Richmond casino deal by environmentalists, tribe
Tribe, developer, environmental groups announce major shoreline deal
By Carolyn Jones
Chronicle Staff Writer
Thursday, October 21, 2010
Richmond will get a Bay Trail extension and hundreds of acres of open space as part of a sweeping deal struck Wednesday between environmental groups and a tribe that hopes to build a $1 billion casino resort at Point Molate.
The agreement, which stems from a 2008 lawsuit filed by Citizens for East Shore Parks and other environmental groups, calls for at least $43 million in open space acquisitions and sets aside two-thirds – 180 acres – of the resort property as parkland.
“This is going to be incredibly beneficial for the environment,” said Robert Cheasty of Citizens for East Shore Parks. “This settlement gives us way, way, way more than what we would have gotten in our lawsuit.”
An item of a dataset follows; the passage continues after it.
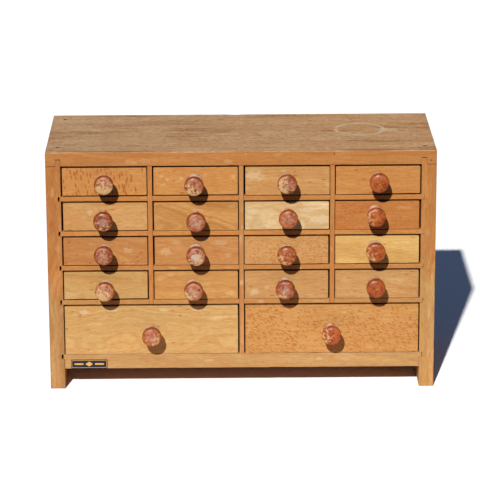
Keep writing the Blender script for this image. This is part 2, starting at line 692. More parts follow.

The development includes a Las Vegas-style casino, 1,100-room hotel, nightclubs, restaurants, convention center, ferry terminal and housing for the Guidiville Band of Pomo Indians, the 120-person tribe that’s behind the project.
“When we sat down with these environmental groups, we realized we had a lot of common goals and vision for the area,” said Jim Levine of Upstream, the Emeryville developer overseeing the project. “The question was, how do we move forward in the Bay Area in a way that’s environmentally sensible?”
The development’s fate now lies with the city of Richmond and the federal government, both of whom must give their OK before it can proceed. Richmond voters will get a chance to voice their opinions through an advisory measure on the Nov. 2 ballot.
If it’s approved, the project will break ground in 2012 and open in 2015.
Those opposed, including Richmond Mayor Gayle McLaughlin, say the promised jobs and revenue could evaporate if the economic downturn continues. Others have said that Point Molate, which offers views of Mount Tamalpais and San Pablo Bay, should be preserved as open space, and that Richmond should not turn over its natural assets for gambling.
The project is funded by Upstream, the Guidiville tribe and the Yocha Dehe tribe, which runs Cache Creek Casino in Yolo County.
In addition to the open space acquisitions, the tribe plans to install solar panels, a gray-water treatment plant, greenery on the roofs and other energy-saving accoutrements.
The biggest environmental challenge, however, is likely to be the site cleanup. The property, which until 1995 was a Navy fuel depot, is contaminated with oil that leaked from underground storage tanks.